The two candidates for New York’s 1st Senate District both pitched themselves as advocates for the environment during an online forum last week hosted by the New York League of Conservation Voters.
The candidates, Republican Anthony Palumbo and Democrat Laura Ahearn, are vying to fill the position long held by Sen. Ken LaValle (R-Port Jefferson), who is not seeking re-election after 44 years in office. Mr. Palumbo is the current assemblyman on the North Fork and Ms. Ahearn is a social worker, attorney and executive director of Suffolk County’s Crime Victims Center.
Mr. Palumbo and Ms. Ahearn each answered the same set of questions during the forum, moderated by RiverheadLocal publisher Denise Civiletti, and discussed their views on addressing nitrogen pollution and pesticides, climate goals, offshore wind technology, reducing emissions and contamination at the former Grumman site in Calverton. They did not debate each other.
Mr. Palumbo pointed to his voting record in the Assembly when it comes to clean water efforts and said the East End is the “most environmentally sensitive, in my opinion, district.”
“If we don’t have clean water, we don’t have a place to live,” he said.
Mr. Palumbo said he’s been an active member of the environmental conservation committee during his six-year tenure in the state Assembly and pointed to the expansion of the Community Preservation Fund to allow money to be used for water quality initiatives as a recent accomplishment.
Ms. Ahearn criticized her opponent’s voting record, citing a 67% grade Mr. Palumbo received in the 2019 State Environmental Scorecard published by the NYLCV. She said that as a Democrat, she would be better equipped to pass legislation as a member of the majority party, whereas Mr. Palumbo would join a minority party that includes climate-change deniers.
“I promise I will absolutely follow the science and I will be a fierce advocate for our environment and I assure you I will not be earning a D for defending what I see as becoming our most vulnerable and in need of protection — our environment,” she said.
Asked about bills that he could introduce or co-sponsor to help New York achieve its goals of 100% clean energy by 2040 and 100% carbon neutrality by 2050 — set by the 2019 Climate Leadership and Community Protection Act — Mr. Palumbo said that as technology increases, municipalities and school districts need to be encouraged to go into renewables in addition to businesses and individuals. He said his home was recently converted to solar energy.
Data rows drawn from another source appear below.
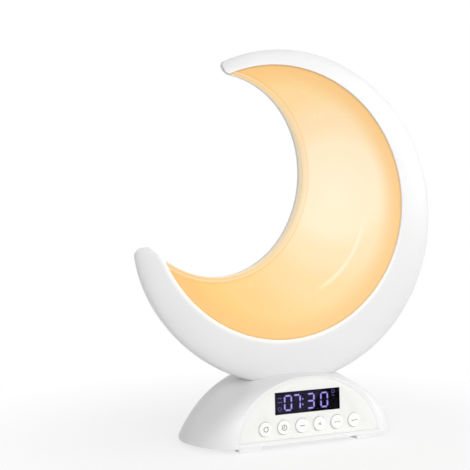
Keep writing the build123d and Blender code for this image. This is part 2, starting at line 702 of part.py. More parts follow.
# ================================================================ main board and what it carries
main_top = MAIN_BOARD_Z + BOARD_T
main_board = block(MAIN_X0, MAIN_X1, MAIN_Y0, MAIN_Y1, MAIN_BOARD_Z, main_top)
main_screws = []
for x, y in stand_spots:
    main_board -= post(BOARD_SCREW_R + SCREW_CLEARANCE, x, y, 0, FAR)
    screw = post(BOARD_SCREW_R, x, y, MAIN_BOARD_Z - MAIN_SCREW_BITE, main_top)
    screw += post(BOARD_SCREW_HEAD_R, x, y, main_top, main_top + BOARD_SCREW_HEAD_H)
    main_screws.append(screw)
save(main_board, "main_board")
save(Compound(children=main_screws), "main_board_screws")
parts_on_board = []
for x, y, w, d, h in CHIPS:
    parts_on_board.append(block(x - w / 2, x + w / 2, y - d / 2, y + d / 2, main_top, main_top + h))
save(Compound(children=parts_on_board), "board_chips")
cell_low = main_top + HOLDER_FLOOR
holder = post(CELL_R + HOLDER_WALL, CELL_X, CELL_Y, main_top, cell_low + CELL_T)
holder -= post(CELL_R + SEAM, CELL_X, CELL_Y, cell_low, FAR)
save(holder, "cell_holder")
save(post(CELL_R, CELL_X, CELL_Y, cell_low, cell_low + CELL_T), "backup_cell")

jack_face = BASE_BACK - JACK_RECESS
jack_floor = jack_face - JACK_BORE_DEPTH
jack_half = JACK_BODY_W / 2
jack_body_back = jack_face - JACK_NOSE_L
jack_x0 = JACK_X - jack_half
jack = block(jack_x0, jack_x0 + JACK_BODY_W, jack_face - JACK_BODY_L, jack_body_back, main_top, JACK_Z + jack_half)
jack += disc(JACK_NOSE_R, JACK_X, JACK_Z, jack_body_back, jack_face)
jack -= disc(JACK_BORE_R, JACK_X, JACK_Z, jack_floor, FAR)
jack -= disc(JACK_ROOT_R, JACK_X, JACK_Z, jack_floor - JACK_ROOT_L, FAR)
save(jack, "dc_jack")
jack_pin = disc(JACK_PIN_R, JACK_X, JACK_Z, jack_floor, jack_face - JACK_PIN_SUNK)
jack_pin += disc(JACK_ROOT_R, JACK_X, JACK_Z, jack_floor - JACK_ROOT_L, jack_floor)
save(jack_pin, "dc_jack_pin")

# ================================================================ speaker
sp_low = PLATE_TOP
sp_top = sp_low + SPEAKER_FRAME_T
frame_inner = SPEAKER_R - SPEAKER_RING_W
magnet_hole = SPEAKER_MAGNET_R - SPEAKER_RING_W
frame = post(SPEAKER_R, SPEAKER_X, SPEAKER_Y, sp_low, sp_top)
frame -= post(frame_inner, SPEAKER_X, SPEAKER_Y, 0, sp_top - SPEAKER_FRAME_WALL)
frame -= post(magnet_hole, SPEAKER_X, SPEAKER_Y, 0, FAR)
save(frame, "speaker_frame")
save(post(SPEAKER_MAGNET_R, SPEAKER_X, SPEAKER_Y, sp_top, sp_top + SPEAKER_MAGNET_H), "speaker_magnet")
cone_mid = sp_low + SPEAKER_CONE_UP + SPEAKER_CONE_H / 2
cone = Cone(frame_inner - SEAM, magnet_hole - SCREW_CLEARANCE, SPEAKER_CONE_H)
save(Pos(SPEAKER_X, SPEAKER_Y, cone_mid) * cone, "speaker_cone")

# ================================================================ leads
plug_half = PLUG_W / 2
plug_back = board_back_y + PLUG_D
plug = block(MOON_X - plug_half, MOON_X + plug_half, board_back_y, plug_back, PLUG_Z, PLUG_Z + PLUG_H)
save(plug, "moon_lead_plug")
path = Spline(
    (MOON_X, board_back_y + PLUG_D / 2, PLUG_Z),
    (MOON_X, NECK_Y, NECK_BOSS_TOP),
    (MOON_X, NECK_Y, NECK_HEAD_Z),
    (LEAD_END_X, LEAD_END_Y, LEAD_END_Z),
    tangents=((0, 0, -1), (0, 0, -1)),
)
lead = sweep(Plane(origin=path @ 0, z_dir=path % 0) * Circle(LEAD_R), path)
save(lead, "moon_lead")
socket_x0 = LEAD_END_X - plug_half
socket_y0 = LEAD_END_Y - SOCKET_D / 2
save(block(socket_x0, socket_x0 + PLUG_W, socket_y0, socket_y0 + SOCKET_D, main_top, LEAD_END_Z), "lead_socket")
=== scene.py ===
import json
import math

import bmesh
import bpy
from mathutils import Matrix, Vector

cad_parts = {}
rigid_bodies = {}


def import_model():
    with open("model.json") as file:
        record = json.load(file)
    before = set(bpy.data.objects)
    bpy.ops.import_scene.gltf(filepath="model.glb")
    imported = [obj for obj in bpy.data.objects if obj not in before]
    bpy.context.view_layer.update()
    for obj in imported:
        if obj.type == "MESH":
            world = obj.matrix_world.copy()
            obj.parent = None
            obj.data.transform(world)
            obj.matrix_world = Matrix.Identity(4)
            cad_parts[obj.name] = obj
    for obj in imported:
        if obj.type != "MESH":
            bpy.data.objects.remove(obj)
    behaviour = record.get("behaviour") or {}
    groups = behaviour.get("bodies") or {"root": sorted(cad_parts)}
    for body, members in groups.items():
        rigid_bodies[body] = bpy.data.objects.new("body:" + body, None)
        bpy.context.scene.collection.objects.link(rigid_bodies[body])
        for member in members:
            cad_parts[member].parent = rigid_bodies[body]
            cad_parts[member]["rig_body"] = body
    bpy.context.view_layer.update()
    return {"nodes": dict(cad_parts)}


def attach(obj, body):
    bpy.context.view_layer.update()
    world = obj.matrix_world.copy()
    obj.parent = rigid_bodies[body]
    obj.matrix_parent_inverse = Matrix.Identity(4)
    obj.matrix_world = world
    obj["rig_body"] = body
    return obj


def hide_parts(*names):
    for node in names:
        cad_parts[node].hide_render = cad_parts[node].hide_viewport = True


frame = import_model()

bl_info = {
    "name": "Sunrise moon alarm clock",
    "version": (1, 0, 0),
    "blender": (4, 5, 0),
    "location": "3D View > Sidebar > Moon clock",
    "description": "Finishes of a crescent moon wake-up lamp on its arched clock base",
    "category": "Object",
}


def paint(red, green, blue):
    """Linear colour of a colour given in 0 to 255."""
    parts = []
    for value in (red, green, blue):
        share = value / 255.0
        parts.append(share / 12.92 if share <= 0.04045 else ((share + 0.055) / 1.055) ** 2.4)
    return tuple(parts)


def numbered(name):
    """Names of a piece that there is one of for each button, counted from 1."""
    return tuple("%s_%d" % (name, index + 1) for index in range(BUTTON_COUNT))


# ---------------------------------------------------------------- shape of the clock
MM = 0.001
LEAN = math.radians(2.5)
RIM_CENTRE = Vector((-10.3, 0.0, 141.3)) * MM
RIM_RADIUS = 82.7 * MM
PANEL_RADIUS = 80.7 * MM
HOLLOW_CENTRE = Vector((-49.9, 0.0, 156.0)) * MM
HOLLOW_RADIUS = 58.4 * MM
FASCIA_ORIGIN = Vector((0.0, -38.0, 25.7)) * MM
FASCIA_FRAME = Matrix.Translation(FASCIA_ORIGIN) @ Matrix.Rotation(math.radians(90) - LEAN, 4, "X")
BUTTON_COUNT = 6
BUTTON_NODES = numbered("button")
BUTTON_PITCH = 11.63 * MM
BUTTON_DROP = 13.6 * MM
BUTTON_PROUD = 0.9 * MM

# ---------------------------------------------------------------- marks on the buttons
MARK_LINE = 0.36 * MM
MARK_SUNK = 0.02 * MM
MARK_PROUD = 0.03 * MM
RING_CORNERS = 32
# strokes of the marks: ring with place, radius and the angles it is open between, or bar with
# place, turn and length, in millimetres and degrees from the middle of each button
BUTTON_MARKS = (
    (("ring", 0.0, 0.0, 1.35, 20.0, 75.0), ("bar", 1.15, 0.95, 90.0, 0.9), ("bar", 0.8, 1.3, 0.0, 0.9)),
    (("ring", 0.0, 0.0, 1.5, 70.0, 110.0), ("bar", 0.0, 0.85, 90.0, 1.9), ("bar", -0.35, -0.3, 50.0, 0.9)),
    (("bar", 0.0, 0.0, 0.0, 3.0),),
    (("bar", -0.75, 0.0, 90.0, 1.3), ("bar", 0.15, 0.3, -40.0, 1.0), ("bar", 0.15, -0.3, 40.0, 1.0)),
    (("bar", -1.5, 0.0, 0.0, 1.1), ("bar", 0.1, 0.0, 0.0, 1.1), ("bar", 1.6, 0.0, 90.0, 0.8)),
    (("bar", -1.2, -0.2, 0.0, 1.4), ("bar", 0.2, 0.0, 90.0, 0.8), ("bar", 1.4, 0.2, 0.0, 1.2)),
)

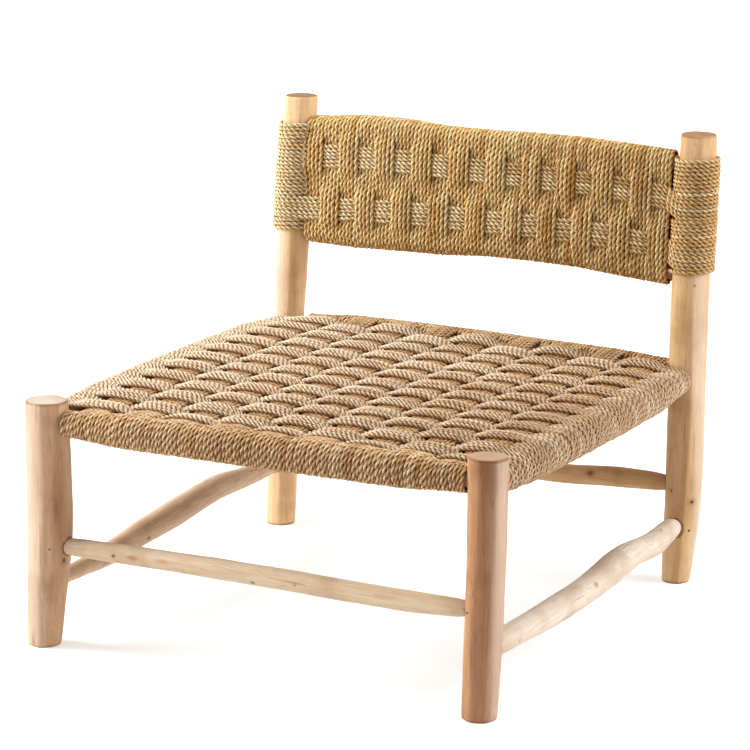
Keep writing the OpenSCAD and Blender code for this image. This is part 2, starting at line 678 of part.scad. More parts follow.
front_left_leg();
front_right_leg();
rear_left_post();
rear_right_post();
front_seat_rail();
rear_seat_rail();
left_seat_rail();
right_seat_rail();
front_stretcher();
rear_stretcher();
left_stretcher();
right_stretcher();
back_top_rail();
back_bottom_rail();
stretcher_nails();
seat_warp();
seat_weft();
front_rail_turns();
rear_rail_turns();
left_rail_turns();
right_rail_turns();
back_uprights();
back_upper_band();
back_lower_band();
left_post_wrap();
right_post_wrap();
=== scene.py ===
"""Looks of a low lounge chair of peeled branches with a woven rope seat and back."""
import math

import bpy
import numpy as np
from mathutils import Matrix, Vector


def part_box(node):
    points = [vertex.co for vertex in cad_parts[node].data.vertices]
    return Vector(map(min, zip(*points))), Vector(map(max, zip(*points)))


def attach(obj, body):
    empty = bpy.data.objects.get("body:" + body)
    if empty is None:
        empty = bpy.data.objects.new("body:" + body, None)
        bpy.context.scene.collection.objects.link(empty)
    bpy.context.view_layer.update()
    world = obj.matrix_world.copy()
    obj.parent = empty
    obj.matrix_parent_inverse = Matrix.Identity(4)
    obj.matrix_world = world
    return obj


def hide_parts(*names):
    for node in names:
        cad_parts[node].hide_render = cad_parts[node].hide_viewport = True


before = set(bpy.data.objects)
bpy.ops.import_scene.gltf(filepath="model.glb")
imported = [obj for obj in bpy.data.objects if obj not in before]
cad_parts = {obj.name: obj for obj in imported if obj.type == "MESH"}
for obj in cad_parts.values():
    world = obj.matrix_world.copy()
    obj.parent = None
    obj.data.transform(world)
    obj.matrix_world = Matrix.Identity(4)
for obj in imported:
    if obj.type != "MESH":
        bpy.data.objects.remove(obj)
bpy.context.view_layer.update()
scene = bpy.context.scene
mm = 0.001
rng = np.random.default_rng(11)


# Camera and light

camera_spot = Vector((1712.3, -3447.7, 1214.7)) * mm
camera_lens = 153.2
azimuth, elevation, roll = map(math.radians, (26.53, 13.36, 0.46))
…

“As far as our ultimate goal of 100% renewable, we do have some parameters within that act to modify it as it becomes practical, but that is certainly something that is laudable and we will get there someday in the near future,” said Mr. Palumbo, who voted for the Climate Act.
Ms. Ahearn said one goal for her is to focus on the “polluter pays” principle to ensure any polluter that’s benefiting and profiting will pay for what the government has to do to mitigate the damage. She said she would add a low carbon fuel standard, tax fossil fuel providers that bring fossil fuel into the state and look more into how to incentivize anaerobic digestion, a process of generating energy from waste.
Speaking about nitrogen pollution, Mr. Palumbo said it’s important to maintain the work currently being done, such as the expanded CPF fund, and create revenue streams. He said there are approximately 400,000 septic systems on Long Island and creating subsidies for advanced wastewater systems is something that should be done statewide.
“We’re making progress, but with 400,000 systems we have a long way to go,” he said.
Ms. Ahearn said protecting water can be done foremost by preventing pollution with government-funded land acquisition and preservation.
“Wastewater treatment is one of our greatest challenges,” she said, adding that she would support a subsidy and tax incentives for advanced wastewater systems.
Both candidates said they support offshore wind technology.
Asked about maintaining and advocating for local farming, Mr. Palumbo said he has been a friend of the Long Island Farm Bureau as an assemblyman.
He said the business climate in New York has not been good of late and farmers fall into that category.
“The continued legislation that I think is adversely affecting businesses, if we continue to do that and our businesses disappear — speaking from an environmental perspective — what do you think is going to happen to that land?” he said. “Farming is crucial to this district.”
Ms. Ahearn said farming has to be done in an environmentally safe and sustainable way so farmers can survive economically. She said she’d like to work on the farmland preservation program because farmers say the development rights are strict when it comes to a retail use.